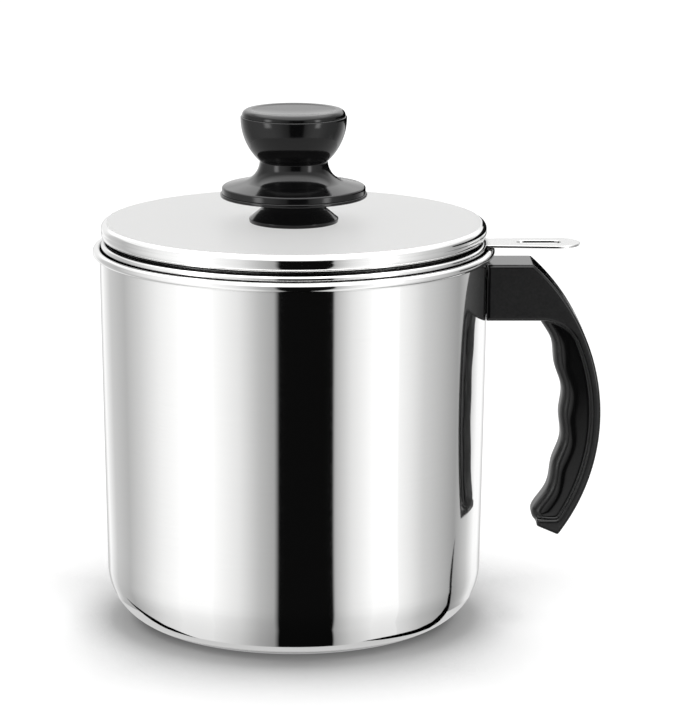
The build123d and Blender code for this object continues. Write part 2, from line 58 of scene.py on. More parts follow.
# %% Camera
camera_data = bpy.data.cameras.new("product_camera")
camera_data.sensor_width = 36.0
camera_data.lens = 171.73
camera_data.shift_x = 0.0632
camera_data.shift_y = -0.0385
camera_data.clip_end = 20.0
camera = bpy.data.objects.new("product_camera", camera_data)
camera.location = (0.0, -1075.5 * mm, 322.1 * mm)
camera.rotation_euler = (radians(90 - 12.06), 0.0, 0.0)
bpy.context.scene.collection.objects.link(camera)
bpy.context.scene.camera = camera
bpy.context.scene.view_settings.view_transform = "Standard"
print("camera at", tuple(round(v, 3) for v in camera.location))

# %% [markdown]
# ## Node helpers
#
# Materials here are small graphs. These helpers add a node, join two sockets, and fill a colour ramp
# from a list, so that each finish can be read as a short recipe.


# %% Helpers for shader nodes
def add_node(tree, kind, **settings):
    """Add a shader node. Settings are its own properties, such as operation."""
    node = tree.nodes.new(kind)
    for name, value in settings.items():
        setattr(node, name, value)
    return node


def fill(tree, slots, values):
    """Give each input slot a socket to follow, a number, or a colour of three numbers."""
    for slot, value in zip(slots, values):
        if isinstance(value, bpy.types.NodeSocket):
            tree.links.new(value, slot)
        else:
            slot.default_value = (*value, 1.0) if isinstance(value, tuple) else value


def calculate(tree, operation, *values, clamp=False):
    """A Math node on sockets or plain numbers. Returns its output."""
    node = add_node(tree, "ShaderNodeMath", operation=operation, use_clamp=clamp)
    fill(tree, node.inputs, values)
    return node.outputs[0]


def multiply(tree, *values):
    """The product of several sockets or numbers. For masks it means that all of them hold."""
    product = values[0]
    for value in values[1:]:
        product = calculate(tree, "MULTIPLY", product, value)
    return product


def split(tree, vector):
    """The x, y and z of a vector socket."""
    node = add_node(tree, "ShaderNodeSeparateXYZ")
    tree.links.new(vector, node.inputs[0])
    return node.outputs


def from_axis(tree, x, y):
    """How far a place with these x and y is from the upright axis."""
    place = add_node(tree, "ShaderNodeCombineXYZ")
    fill(tree, place.inputs, (x, y))
    node = add_node(tree, "ShaderNodeVectorMath", operation="LENGTH")
    tree.links.new(place.outputs[0], node.inputs[0])
    return node.outputs["Value"]


def mix_values(tree, factor, low, high):
    """Blend two numbers or sockets by a factor."""
    node = add_node(tree, "ShaderNodeMix", data_type="FLOAT")
    fill(tree, (node.inputs[0], node.inputs[2], node.inputs[3]), (factor, low, high))
    return node.outputs[0]


def mix_colours(tree, factor, low, high):
    """Blend two colours or sockets by a factor."""
    node = add_node(tree, "ShaderNodeMix", data_type="RGBA")
    fill(tree, (node.inputs[0], node.inputs[6], node.inputs[7]), (factor, low, high))
    return node.outputs[2]


def grey(value):
    """A grey colour."""
    return (value, value, value)


def grey_ramp(tree, factor, stops):
    """A colour ramp of greys from [(position, grey), ...]. It holds 32 stops at most."""
    node = add_node(tree, "ShaderNodeValToRGB")
    ramp = node.color_ramp
    ramp.elements.remove(ramp.elements[-1])
    for number, (position, light) in enumerate(stops):
        stop = ramp.elements[0] if number == 0 else ramp.elements.new(position)
        stop.position = position
        stop.color = (*grey(light), 1.0)
    tree.links.new(factor, node.inputs[0])
    return node.outputs[0]


print("helpers for shader nodes made")

# %% [markdown]
# ## The studio
#
# Mirror-polished steel has almost no colour of its own: what shows is the room. A product studio
# puts a ring of white cards, grey cards and one black card round the object. The black card in front
# draws the dark band down the middle of the pot, and the bright cards beside it draw the highlights.
#
# The cards could be planes that stand round the pot. Here they are drawn by direction instead, once
# for the world and once for the table top, because a wall seen from above mirrors mostly the table.
# Each entry of the list is a compass direction in degrees, where 0 points at the camera and positive
# angles turn towards the handle, and how bright the card looks there. Two cards have a small, very
# bright heart, where a lamp stands behind them.

# %% The cards round the object
black_card = 0.004
card_heart = 5.0
studio_cards = [
    (-180, 0.86), (-171, 0.60), (-160, 1.12), (-141, 0.68), (-120, 0.54), (-104, 0.74), (-86, 1.04),
    (-71, 1.20), (-63, card_heart), (-57, card_heart), (-49, 1.20), (-32, 0.92), (-20, 0.58), (-10.4, 0.42),
    (-9.2, black_card), (22.6, black_card), (24.0, 0.52), (34, 0.90), (47, 1.20),
    (52, card_heart), (57, card_heart), (64, 1.12), (74, 0.94), (84, 0.72), (115, 0.38), (132, 0.66),
    (147, 1.12), (160, 1.12), (171, 0.60), (180, 0.86),
]


def compass(tree, across, away):
    """The compass direction in degrees of a vector with these sockets as its x and its y."""
    turn = calculate(tree, "ARCTAN2", across, calculate(tree, "MULTIPLY", away, -1.0))
    return calculate(tree, "MULTIPLY", turn, 180 / pi)


def round_ramp(tree, direction, stops):
    """A ramp of greys round the compass from [(degrees, grey), ...]. The direction is a socket."""
    place = calculate(tree, "MULTIPLY_ADD", direction, 1 / 360, 0.5)
    return grey_ramp(tree, place, [((angle + 180) / 360, light) for angle, light in stops])


print("cards:", len(studio_cards))

# %% [markdown]
# The world takes the direction of each ray as its Generated coordinate, so cards, wall and boxes of
# light are all ramps over that direction. Light Path tells which kind of ray asks: the camera finds
# plain white, polished faces find the studio, and dull faces get an even light.

# %% The world: white for the camera, cards for the polished faces
world = bpy.data.worlds.new("studio_world")
world.use_nodes = True
bpy.context.scene.world = world
tree = world.node_tree
tree.nodes.clear()
across, away, upwards = split(tree, add_node(tree, "ShaderNodeTexCoord").outputs["Generated"])
cards = round_ramp(tree, compass(tree, across, away), studio_cards)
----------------
▸ WHAT THIS TASK INVOLVES: Quote exactly the opening line of the material above and every line after it, up to and including the line that contains "v in camera.location))".

▸ WRITTEN SOLUTION:
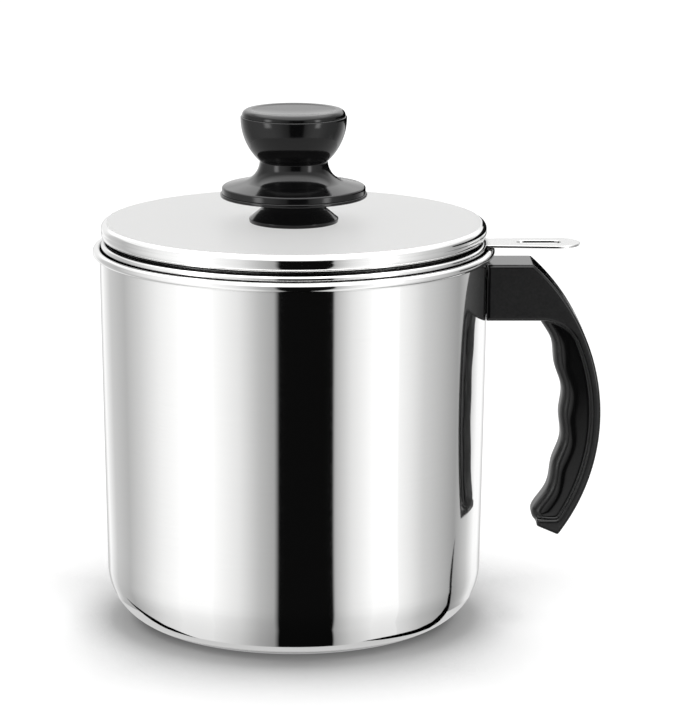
The build123d and Blender code for this object continues. Write part 2, from line 58 of scene.py on. More parts follow.
# %% Camera
camera_data = bpy.data.cameras.new("product_camera")
camera_data.sensor_width = 36.0
camera_data.lens = 171.73
camera_data.shift_x = 0.0632
camera_data.shift_y = -0.0385
camera_data.clip_end = 20.0
camera = bpy.data.objects.new("product_camera", camera_data)
camera.location = (0.0, -1075.5 * mm, 322.1 * mm)
camera.rotation_euler = (radians(90 - 12.06), 0.0, 0.0)
bpy.context.scene.collection.objects.link(camera)
bpy.context.scene.camera = camera
bpy.context.scene.view_settings.view_transform = "Standard"
print("camera at", tuple(round(v, 3) for v in camera.location))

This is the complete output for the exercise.